The policy forcing all large public-sector employers to employ a set number of apprentices should be removed, the Institute for Fiscal Studies has said.

The "potentially costly" policy, which states that 2.3 per cent of the workforce in public bodies in England should be apprentices, was largely designed to help the government hit its target for 3 million new apprentices – not as a way to increase the quality of public services, according to analysis of the reforms to apprenticeship funding by IFS researchers. Their report forms part of the forthcoming IFS Green Budget 2017.

It goes on to say: “This one-size-fits-all approach to all large public sector employers in England is clearly not a sensitive way to encourage more apprenticeships or to help deliver efficient public services.” Earlier this month, apprenticeships and skills minister Robert Halfon had set a 200,000 additional apprenticeships target for the public sector, to be achieved by 2020.

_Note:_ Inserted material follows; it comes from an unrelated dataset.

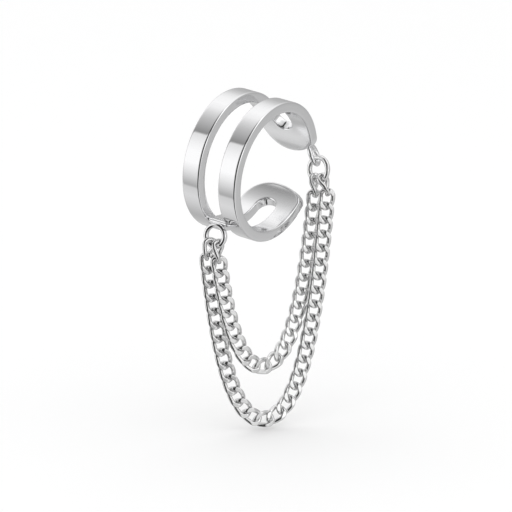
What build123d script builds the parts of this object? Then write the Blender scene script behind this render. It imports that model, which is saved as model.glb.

Funding structure 'poses considerable risks'

In the analysis, the IFS also warns that the way apprenticeship funding will now be structured means employers will have to pay nothing, or a maximum of 10 per cent, of the training cost of apprentices, and this poses considerable risks to the efficient use of public money. The large expansion required to meet the government’s 3 million apprenticeships target also risks increasing quantity at the expense of quality, the researchers conclude.

The institute says that while there might be a strong case for expanding apprenticeships, the government has “failed to make it”. “There has not been the collapse in training by employers that the government claims and the returns to public investment in apprenticeships are not nearly as high as the government suggests,” it says. “There is a good case for expanding apprenticeships, but perhaps more gradually and where we can ensure high-quality provision.”

'We need to move away from arbitrary targets' 

The report concludes: “We need to move away from arbitrary targets and across-the-board 100 per cent funding to a more gradual expansion, a stronger focus on quality, and a policy designed to maximise impact rather than numbers.”

Labour’s shadow skills minister Gordon Marsden said the the IFS was confirming what Labour had consistently warned the government about over the past 12 months. “Rushing to hit a 3 million target without sorting out the quality or increasing the proportion of apprenticeships under the age of 25 means they risk failing to deliver the long-term skills strategy we need,” he added.

A spokesman for the Department for Education said: “Quality is at the heart of all of our apprenticeship reforms. We have introduced new apprenticeship standards which are developed by employers themselves and rigorously checked and taken steps to protect the term apprenticeship from misuse helping us to achieve our target of 3 million apprenticeship starts by 2020 and providing excellent value for money.”